A bipartisan resolution against India will be a tough pill to swallow for the Modi government. But a move like this has been in the making after hundreds of tweets and Facebook posts by more than 50 lawmakers.
There’s no denying that India has a growing problem on Capitol Hill. And it goes beyond a battle of perception or competing narratives, incidentally neither of which India has won.
The problem goes deeper. Old friends of India such as Senator Mark Warner, co-chair of the India Caucus, have gone public with statements on Kashmir.
No doubt, the Democrats, who control the House of Representatives, are responding to constituent pressure but that pressure is partly manufactured and partly real.
The question is if one side can manufacture pressure, why can’t the other?
Another problem for the Democrats is Modi’s endorsement of Donald Trump for 2020 at his Houston rally last month. He and his political managers introduced a needless wrinkle that will play out in mysterious little ways. Betting on one side publicly has consequences.

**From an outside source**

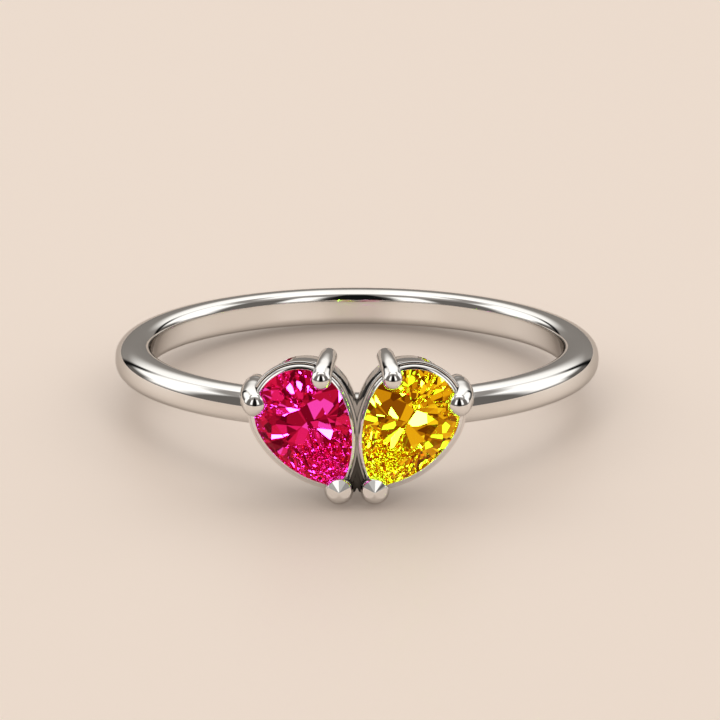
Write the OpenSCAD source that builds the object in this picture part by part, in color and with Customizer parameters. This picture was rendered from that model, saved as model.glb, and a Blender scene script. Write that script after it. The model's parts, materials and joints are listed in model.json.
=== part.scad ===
// A finger ring of polished white metal with two pear-cut stones, lying on its side.
// The origin is the middle of the finger hole. The stones face -Y.
// The head is taller than the band, so it lifts the front of the ring a few degrees.

/* [Band] */
// Inside diameter of the finger hole
bore_d = 17.75; // [15:0.25:21]
// Thickness of the band, from the finger outwards
band_t = 1.56; // [1.3:0.02:2]
// Width of the band, along the finger
band_w = 1.53; // [1.5:0.01:2]
// Corner radius on the outside of the band
outer_round = 0.72; // [0.6:0.02:0.74]
// Corner radius where the flat inner wall meets the sides
inner_round = 0.45; // [0.3:0.01:0.5]

/* [Stones] */
// Width of a stone across its round end
stone_w = 4; // [3.8:0.05:4.1]
// Length of a stone from its round end to its point
stone_l = 5.75; // [5.6:0.05:6]
// Height of the crown above the girdle
crown_h = 0.62; // [0.5:0.02:0.8]
// Slope of the pavilion's main facets
pavilion_slope = 40.5; // [38:0.5:42]
// Thickness of the girdle where a facet meets it
girdle_t = 0.08; // [0.06:0.01:0.14]
// Lean of each stone's long axis in the girdle plane
stone_turn = 28.4; // [26:0.2:31]

/* [Head] */
// Distance from the wall of the finger hole to the girdle of the stones
girdle_rise = 3.225; // [3.1:0.025:3.6]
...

The last takeaway: Missing in action in the entire show on Capitol Hill was the Indian American diaspora whose muscle was celebrated with fervor at the “Howdy Modi” rally. It neither filled the room with supporters nor managed to get less partial Congressmen to show up.

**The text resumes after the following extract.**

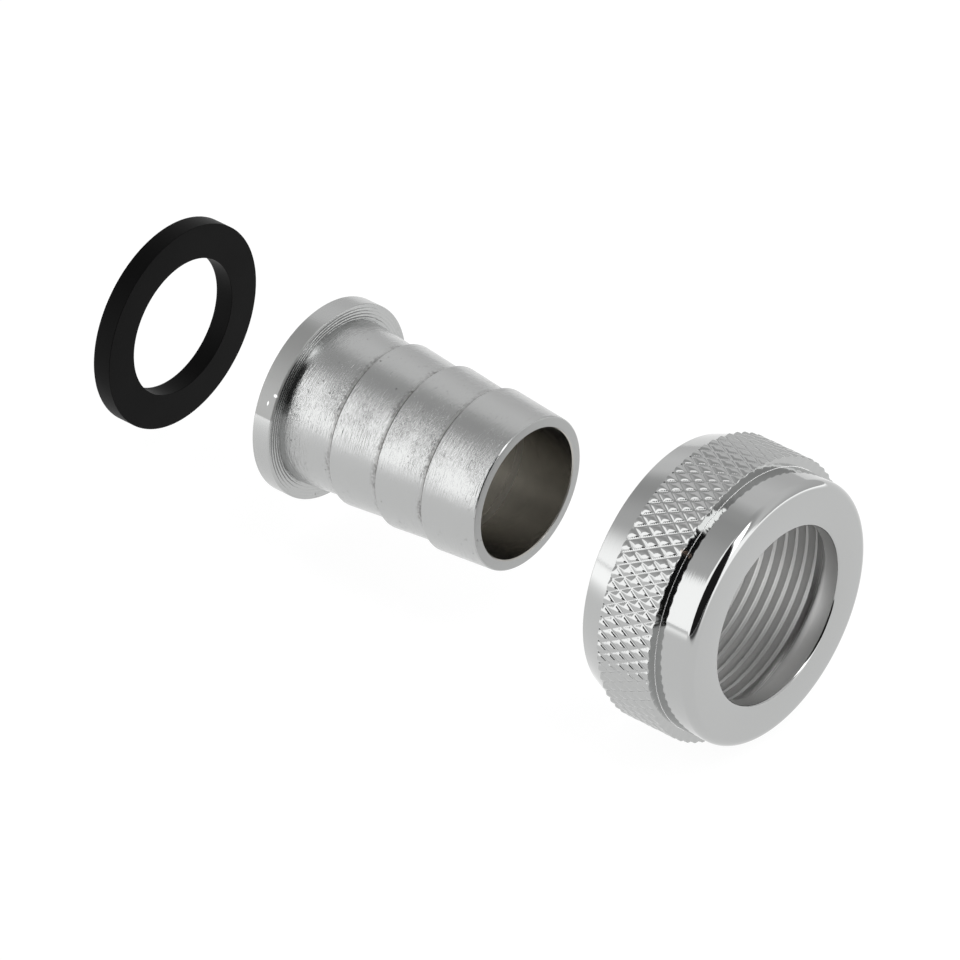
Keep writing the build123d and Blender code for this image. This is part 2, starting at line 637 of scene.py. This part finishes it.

It raises the obvious question: Is the diaspora effective only for organising a worship rally but fails against the muscle of real competition – in this case the Council on American-Islamic Relations?
CAIR has a national presence, is fully entrenched and was first out of the door on the Kashmir issue with some timely prompting by Pakistan’s supporters.
It’s a controversial organisation and the first to shout “Islamophobia” at any hint of criticism of Islamist actors. Many of CAIR’s office bearers have brushed against the law; one was even convicted of laundering money for Hamas. Interestingly it is on the list of proscribed groups in the UAE, but not in the US.
If Indian American groups promoted and supported by the BJP can’t take a dubious organisation on, they should avoid the grandstanding and organise. Photos with Modi don’t produce results on Capitol Hill.